A dog swimming. LEHTIKUVA


With exceptionally warm waters this summer, the presence of blue-green algae, or cyanobacteria, in nutrient-rich bodies of water is on the rise. This algae can be fatal if ingested by pets, especially dogs and cats. Fortunately, there are simple ways to detect its presence.

As mid-summer approaches and water temperatures rise, blue-green algae begin to thrive in enriched waters.

This year, with lake temperatures warmer than average, sightings of this toxic algae have already been reported.

There are many species of blue-green algae, and distinguishing between toxic and non-toxic types is difficult. Therefore, it is safest to assume all blue-green algae is harmful. Toxic strains produce neurotoxins and hepatotoxins, which can severely affect the nervous system and liver.

In nutrient-rich, calm waters, cyanobacteria can rapidly grow, turning the water green and forming algal mats on the surface. The occurrence of algae blooms varies annually with weather conditions, with warm weather promoting growth.

Blue-green algae are toxic to both humans and animals. While humans generally experience mild symptoms, dogs, who often drink water while swimming, can suffer severe reactions.

Symptoms of blue-green algae poisoning in pets typically appear within an hour. These symptoms include skin irritation, vomiting, diarrhea, restlessness, weakness, balance issues, tremors, seizures, and in severe cases, internal bleeding, loss of consciousness, and death due to liver failure.

If a pet drinks water contaminated with blue-green algae, immediate veterinary attention is crucial. Vets may provide first aid instructions, such as inducing vomiting before arrival. Rinsing the pet with clean water can also help as an initial measure.

The best way to prevent blue-green algae poisoning is to check the water quality before allowing pets to swim. Local health authorities monitor water quality and provide updates on the presence of blue-green algae at public beaches and on their websites. Additionally, Finland's Environmental Institute's website, www.vesi.fi, offers information on the status of blue-green algae in various swimming locations.

For those visiting non-public beaches, it's essential to inspect the water quality before letting pets swim or drink. Avoid water that has an unusual smell or color. Always provide pets with clean drinking water to discourage them from drinking from lakes or the sea.

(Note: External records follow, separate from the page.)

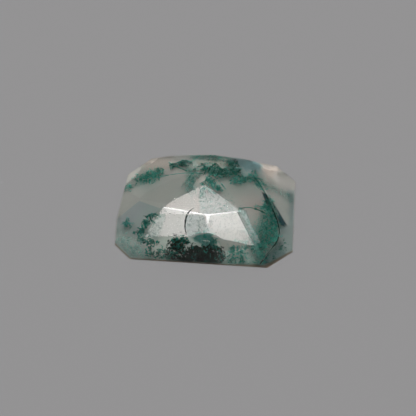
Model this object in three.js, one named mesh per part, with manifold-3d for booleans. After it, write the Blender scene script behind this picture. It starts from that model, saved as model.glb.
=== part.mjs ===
// Rose cut moss agate: an oblong stone with cut corners, a flat back and a low faceted dome.
// Millimetres, +Z up. The stone lies on its flat back, its long side along X and its front towards -Y.
// The origin is the middle of the flat back.

import * as THREE from "three";
import { mergeVertices } from "three/addons/utils/BufferGeometryUtils.js";
import Module from "manifold-3d";

// Driving dimensions
const LENGTH = 14;
const WIDTH = 10.26;
const HEIGHT = 3.4;
const SAW_ALLOWANCE = 1;

// Points on the dome where facets meet
const APEX = [-0.1, -0.06, HEIGHT];
const FRONT_RIDGE = [0.37, -2.58, 2.9];
const FRONT_SLOPE = [0.25, -3.1, 2.68];
const BACK_RIDGE = [0.1, 2.67, 2.86];
const LEFT_CROWN = [-3.16, -2.4, 2.94];
const RIGHT_CROWN = [3.12, -2.06, 2.91];
const SLIVER_TOP = [2.54, -2.22, 2.97];
const LEFT_TIP = [-5.35, -0.1, 1.48];
const RIGHT_TIP = [4.95, -0.65, 2.17];

// Points on the outline of the flat back
const FRONT = [0, -WIDTH / 2, 0];
const BACK = [0, WIDTH / 2, 0];
const LEFT = [-LENGTH / 2, -1.36, 0];
const RIGHT = [LENGTH / 2, -1.36, 0];
const FRONT_LEFT = [-6.06, -4.53, 0];
const FRONT_RIGHT = [5.09, -5.15, 0];
const BACK_LEFT = [-4.98, 5.16, 0];
const BACK_RIGHT = [5.53, 5.11, 0];

// Each facet passes through a point. It faces a compass direction, in degrees from +X towards +Y,
// and tilts away from level, where 90 is upright.
const FACETS = [
  // The table row, round the apex
  { through: APEX, faces: 270, tilt: 11.3 },
  { through: APEX, faces: 160, tilt: 10.8 },
  { through: APEX, faces: 20, tilt: 11.3 },
  { through: APEX, faces: 90, tilt: 11.5 },
  // The slopes of the dome, front, back, left and right
  { through: FRONT_RIDGE, faces: 267.4, tilt: 17.5 },
  { through: FRONT_SLOPE, faces: 268.6, tilt: 23.5 },
  { through: FRONT_RIDGE, faces: 275.3, tilt: 23.5 },
  { through: SLIVER_TOP, faces: 319.3, tilt: 22.2 },
  { through: BACK_RIDGE, faces: 112, tilt: 25.5 },
  { through: BACK_RIDGE, faces: 70, tilt: 25 },
  { through: LEFT_CROWN, faces: 154.1, tilt: 26.5 },
  { through: RIGHT_CROWN, faces: 30, tilt: 23.5 },
  // The long slopes down to the two ends
  { through: LEFT_CROWN, faces: 185, tilt: 34.8 },
  { through: LEFT_TIP, faces: 174.5, tilt: 37.4 },
  { through: RIGHT_CROWN, faces: 348.2, tilt: 34.2 },
  { through: RIGHT_TIP, faces: 1.9, tilt: 40 },
  // The steep row that stands on the outline
  { through: FRONT, faces: 270, tilt: 73.5 },
  { through: BACK, faces: 90, tilt: 68 },
  { through: LEFT, faces: 185, tilt: 75 },
  { through: LEFT, faces: 176.2, tilt: 75 },
  { through: RIGHT, faces: 0, tilt: 75 },
  { through: FRONT_LEFT, faces: 226, tilt: 62.7 },
  { through: FRONT_RIGHT, faces: 312, tilt: 59.7 },
  { through: BACK_LEFT, faces: 135, tilt: 66 },
  { through: BACK_RIGHT, faces: 47, tilt: 66 },
];

// Two shallow hollows, a long one and a short one within its reach, are polished out of the top of the
// front. Each is part of a ball stretched along X.
const HOLLOWS = [
  { centre: [-0.23, -5.81, 2.84], radii: [8.33, 1.67, 1.98], segments: 72, rings: 60 },
  { centre: [0.38, -4.63, 2.45], radii: [1.6, 0.7, 0.7], segments: 60, rings: 36 },
];

const wasm = await Module();
wasm.setup();

// A closed solid from a three.js geometry, with shared corners merged
function solidFrom(geometry) {
  const bare = geometry.clone();
  bare.deleteAttribute("normal");
  bare.deleteAttribute("uv");
  const merged = mergeVertices(bare, 1e-5);
  return new wasm.Manifold(
    new wasm.Mesh({
      numProp: 3,
      vertProperties: new Float32Array(merged.attributes.position.array),
      triVerts: new Uint32Array(merged.index.array),
    }),
  );
}

// A flat-shaded three.js geometry from a solid
function geometryFrom(solid) {
  const mesh = solid.getMesh();
  const indexed = new THREE.BufferGeometry();
  indexed.setAttribute("position", new THREE.BufferAttribute(mesh.vertProperties, 3));
  indexed.setIndex(new THREE.BufferAttribute(mesh.triVerts, 1));
  const flat = indexed.toNonIndexed();
  flat.computeVertexNormals();
  return flat;
}

// Unit vector that points out of a facet
function facetNormal({ faces, tilt }) {
  const fromLevel = THREE.MathUtils.degToRad(tilt);
  const compass = THREE.MathUtils.degToRad(faces);
  return new THREE.Vector3(
    Math.sin(fromLevel) * Math.cos(compass),
    Math.sin(fromLevel) * Math.sin(compass),
    Math.cos(fromLevel),
  );
}

// Grinds one facet: everything outside its plane goes
function grind(stone, facet) {
  const normal = facetNormal(facet);
  const reach = normal.dot(new THREE.Vector3(...facet.through));
  return stone.trimByPlane(normal.negate().toArray(), -reach);
}

// The sawn blank that the stone is ground from, standing on Z = 0
function blank() {
  const block = new THREE.BoxGeometry(LENGTH + SAW_ALLOWANCE, WIDTH + SAW_ALLOWANCE, HEIGHT + SAW_ALLOWANCE);
  block.translate(0, 0, (HEIGHT + SAW_ALLOWANCE) / 2);
  return solidFrom(block);
}

// Polishes one hollow out of the stone. The ball's poles lie on its long axis.
function polishOut(stone, { centre, radii, segments, rings }) {
  const ball = new THREE.SphereGeometry(1, segments, rings);
  ball.rotateZ(Math.PI / 2);
  ball.scale(...radii);
  ball.translate(...centre);
  return stone.subtract(solidFrom(ball));
}

function stone() {
  const faceted = FACETS.reduce(grind, blank());
  const finished = HOLLOWS.reduce(polishOut, faceted);
  const material = new THREE.MeshStandardMaterial({ color: 0x7f8883, roughness: 0.12, metalness: 0 });
  const mesh = new THREE.Mesh(geometryFrom(finished), material);
  mesh.name = "stone";
  return mesh;
}

const part = new THREE.Group();
part.add(stone());

export default part;
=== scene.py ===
"""A rose cut moss agate, lying on its flat back under one round soft lamp, seen from in front and above."""

import bmesh
import bpy
import numpy as np
from mathutils import Matrix


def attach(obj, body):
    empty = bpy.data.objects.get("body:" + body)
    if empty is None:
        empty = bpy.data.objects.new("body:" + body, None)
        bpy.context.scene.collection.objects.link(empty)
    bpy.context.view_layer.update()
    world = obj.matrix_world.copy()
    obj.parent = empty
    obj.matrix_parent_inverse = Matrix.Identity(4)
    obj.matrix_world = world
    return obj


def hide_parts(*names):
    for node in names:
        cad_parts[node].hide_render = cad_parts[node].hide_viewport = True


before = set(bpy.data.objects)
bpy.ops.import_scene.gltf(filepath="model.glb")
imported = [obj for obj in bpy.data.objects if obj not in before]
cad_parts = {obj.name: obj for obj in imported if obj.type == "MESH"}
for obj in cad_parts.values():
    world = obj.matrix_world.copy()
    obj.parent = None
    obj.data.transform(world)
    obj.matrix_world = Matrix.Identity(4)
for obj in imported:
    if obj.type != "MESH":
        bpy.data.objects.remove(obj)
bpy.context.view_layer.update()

MM = 0.001

# The photograph: its frame, and the pixel where it shows the point that the camera looks at, close to the
# middle of the flat back
FRAME_PX = 416
STONE_PX = (207.3, 212.0)
PX_PER_MM = 176 / 14
CAMERA_ELEVATION = np.radians(50)
CAMERA_TURN = np.radians(4.6)
CAMERA_DISTANCE = 89.3 * MM
LOOK_AT = np.array([0.103, 0.044, 0.0]) * MM
SENSOR = 36.0
CLIP_START = 1 * MM

# Chalcedony: how it bends light, and what deep stone takes out of light, as a colour and a density
STONE_IOR = 1.54
DEPTH_COLOUR = 0xE6E6DC
DEPTH_DENSITY = 20.0

# Its polished and its ground finish: how rough each is, and how wide and deep its pits are. A pit sits in
# the middle of a cell that is this many pits wide, reaches this share of the cell and is in this share of
# the cells
POLISH_ROUGHNESS = 0.02
POLISH_PIT = 0.12 * MM
POLISH_PIT_DEPTH = 0.02 * MM
GROUND_ROUGHNESS = 0.25
GROUND_PIT = 0.05 * MM
GROUND_PIT_DEPTH = 0.01 * MM
PITS_ACROSS_CELL = 3
PIT_REACH = 0.17
PITTED_CELLS = 0.5

# How wide the wear of the facet edges is, and in how many steps it is rounded
EDGE_WEAR = 0.06 * MM
EDGE_WEAR_STEPS = 2

# Chlorite in chalcedony: what its surface mirrors depends on the ratio of the two. Its clumps come from a
# noise that gives the dark tone below the first limit and the pale one above the second
CHLORITE_IOR = 1.03
CHLORITE_ROUGHNESS = 0.8
CHLORITE_CLUMP = 0.5 * MM
CHLORITE_LIMITS = (0.35, 0.65)

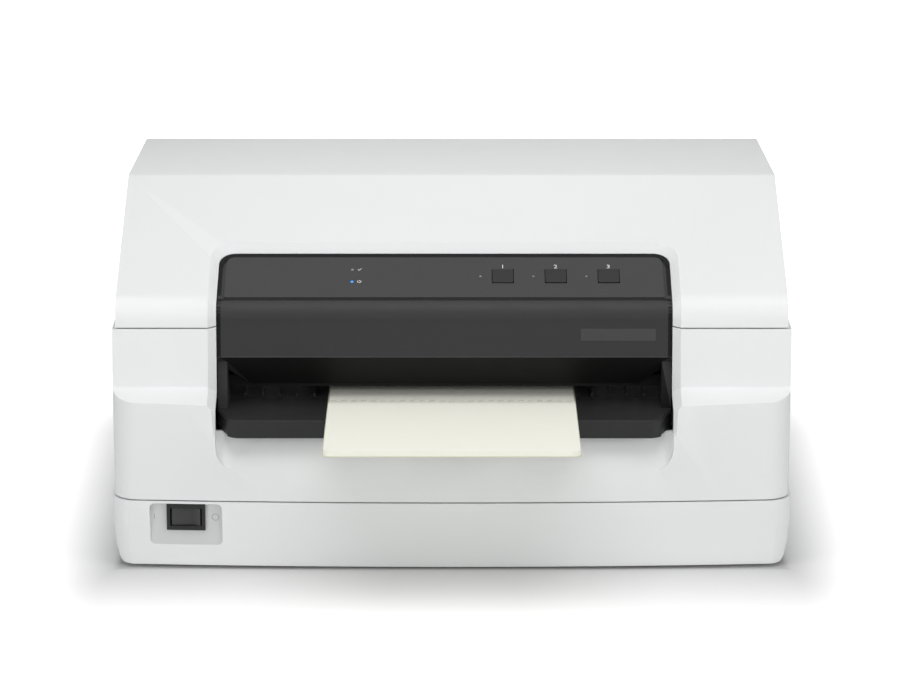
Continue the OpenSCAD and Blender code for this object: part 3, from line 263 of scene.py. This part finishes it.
# Painted shade, greyer than the case, for the floor of the power switch's recess
recessShade = moulded("recess_painted_shade", (0.6, 0.61, 0.61), 0.5, 1500, 0.000012, 0.015, 0.0)
markInk = moulded("mark_ink", (0.34, 0.35, 0.36), 0.6, 2500, 0.000004, 0.03, 0.0, 0.3)
zincSteel = metal("zinc_steel", (0.58, 0.59, 0.60), 0.34, (1, 12, 12), 0.000008, 0.3)
groundSteel = metal("ground_steel", (0.72, 0.73, 0.74), 0.2, (1, 90, 90), 0.000004, 0.12)
motorMetal = metal("motor_metal", (0.36, 0.37, 0.38), 0.42, (60, 60, 2), 0.00001, 0.3)
headMetal = metal("head_metal", (0.11, 0.112, 0.118), 0.45, (20, 20, 20), 0.00003, 0.3)
bushBronze = metal("bush_bronze", (0.55, 0.39, 0.19), 0.38, (30, 30, 30), 0.00002, 0.4)
pinGold = metal("pin_gold", (0.75, 0.56, 0.26), 0.25, (20, 20, 20), 0.000004, 0.1)


# Circuit board: pale copper tracks under green lacquer
def makeBoard():
    material, tree, shader = newMaterial("board_green", 0.0, 0.5, 0.4)
    cells = tree.nodes.new("ShaderNodeTexVoronoi")
    cells.distance = "MANHATTAN"
    cells.feature = "F1"
    cells.inputs["Scale"].default_value = 170
    link(tree, stretched(tree, objectCoords(tree), (1, 1, 0)), cells.inputs["Vector"])
    tracks = tree.nodes.new("ShaderNodeTexWave")
    tracks.bands_direction = "DIAGONAL"
    tracks.inputs["Scale"].default_value = 130
    tracks.inputs["Distortion"].default_value = 4
    link(tree, cells.outputs["Position"], tracks.inputs["Vector"])
    mask = rangeNode(tree, tracks.outputs["Fac"], 0.62, 0.68, 0, 1)
    link(tree, blended(tree, mask, (0.012, 0.085, 0.03), (0.03, 0.16, 0.055)), shader.inputs["Base Color"])
    link(tree, bumpNode(tree, mask, 0.00004), shader.inputs["Normal"])
    shader.inputs["Roughness"].default_value = 0.35
    return material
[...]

Visible green or yellow particles in the water can indicate small amounts of blue-green algae, which might be mistaken for pollen, especially pine pollen. Larger quantities of algae can form dense mats or turn the water green.

Before swimming, it's advisable to test the water. The easiest method is to fill a glass with water and let it sit for an hour. If green particles rise to the surface, the water contains blue-green algae. Alternatively, a stick test can be performed: lift the algae with a stick. If the algae break into particles, it is blue-green algae. If it clings to the stick, it is likely harmless filamentous algae.

By taking these precautions, pet owners can ensure the safety of their furry friends during the warm summer months.